The Ombudsman has release her report, Appeal Overruled: A failure to provide basic income for a family seeking asylum This report related to the refusal of a Superintendent Community Welfare Officer to implement in full a decision of an Appeals Officer that an asylum seeker was entitled to the full rate of supplementary welfare allowance, a basic income paid to all whose means do not meet their needs. The complainant arrived in Ireland prior to 2009 so was not excluded, as such, from receiving supplementary welfare allowance, however was placed within the direct provision system (see here for extensive evaluations of the direct provision system). The complainant left for very serious personal and health reasons. Despite decisions of social welfare Appeals Officers being “final and conclusive“, the decision was not implemented for 13 months and the Superintendent CWO decided, without ever putting this issue to the complainant, that she was not habitually resident. The actions of the Superintendent CWO, seeking to undermine the decision of an Appeals Officer and making unwarranted assumptions about the ‘high quality’ of the direct provision accommodation that the complainant left (after a suicide attempt by her daughter) came in for particular criticism from the Ombudsman.  It also should be noted that the actions of other employees of the HSE, social workers and Child and Adolescent Mental Health Service, were praised for their actions. The decision of the Superintendent CWO to refuse to abide by the decision of the Appeals Officer was “incorrect and without justification”. The Ombudsman recommended that a consolatory (time and trouble) payment of €3,000 be made to the complainant due to the actions of the HSE and noted the severe impact that the non-payment of supplementary welfare allowance had had for this complainant and her family. In concluding her analysis, the Ombudsman noted:

….[I]n finalising this report, the Ombudsman has been aware of the significant and growing public unease regarding the arrangements for asylum seekers in this country. More and more questions are being raised now about the appropriateness of  the ‘Direct Provision’ arrangements particularly as they impact on family life, on mental health and on the welfare of children. However the Ombudsman, on the basis of one investigation cannot purport to make a finding on this general issue.

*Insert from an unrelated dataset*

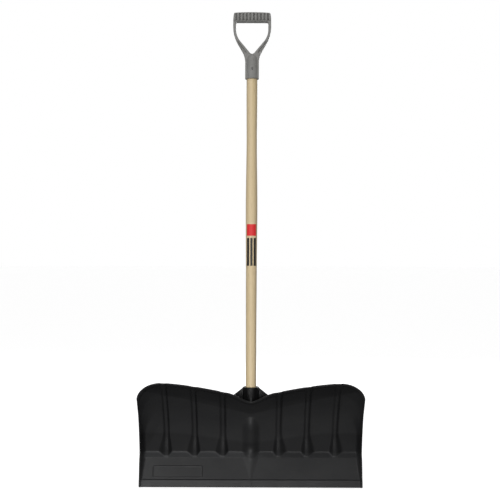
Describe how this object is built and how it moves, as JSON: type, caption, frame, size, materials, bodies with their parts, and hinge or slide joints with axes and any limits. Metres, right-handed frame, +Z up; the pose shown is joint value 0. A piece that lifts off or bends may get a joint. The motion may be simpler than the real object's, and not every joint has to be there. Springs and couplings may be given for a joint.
{
  "type": "snow shovel",
  "caption": "Wide curled plastic snow shovel blade with ribbed face, straight wood handle and open D-shaped hand grip, for scooping and pushing snow.",
  "frame": {"origin": "bottom centre of the whole shovel's box, on the ground line that the blade edge touches", "axes": "+Z up along the wood handle, -Y to the front (scooping side), +X across the blade to the viewer's right"},
  "size_m": [0.616, 0.1552, 1.307],
  "materials": {
    "blade_poly": "moulded black polyethylene, satin gloss",
    "handle_wood": "turned ash, clear lacquer, long grain",
    "grip_plastic": "moulded mid-grey plastic, fine texture",
    "screw_steel": "dark zinc-phosphate steel"
  },
  "bodies": {
    "root": {"blade": "blade_poly", "handle": "handle_wood", "d_grip": "grip_plastic", "grip_screw": "screw_steel", "socket_screw": "screw_steel"}
  },
  "joints": []
}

Towards Legality in Direct Provision

Asylum seekers have been excluded (since the Social Welfare and Pensions (No. 2) Act 2009) from receiving supplementary welfare allowance. When direct provision was introduced, it was purportedly done under the supplementary welfare allowance scheme (see the  Free Legal Advice Centre‘s extensive work on this issue here and my 2007 article on direct provision here ), with accommodation and food in kind, and a small allowance to make up the total maximum payment that can be made under the supplementary welfare allowance scheme. I would argue that since 2009, whereby asylum seekers are now absolutely prohibited from receiving supplementary welfare allowance, there is no legal basis for the Department of Social Protection to continue to make the small monetary payment of €19.10 per week per adult and €19.10 per week per child.   In recent weeks, Senator Jillian van Turnhout and Derek Nolan TD have raised the issue of direct provision in the Oireachtas. Senator van Turnhout asked the Minister for Justice what the legislative basis for the payment of €19.10 per week is, given that the 2009 Act excludes asylum seekers from receiving supplementary welfare allowance.  The Minister for Health (standing in for the Minister for Justice) stated that direct provision was merely an administrative scheme for which there was no need to have any legislative basis . The Minister for Health noted that:

…flexibility and adaptability of the direct provision system would not be assisted but, possibly, hindered by specific legislation underpinning it.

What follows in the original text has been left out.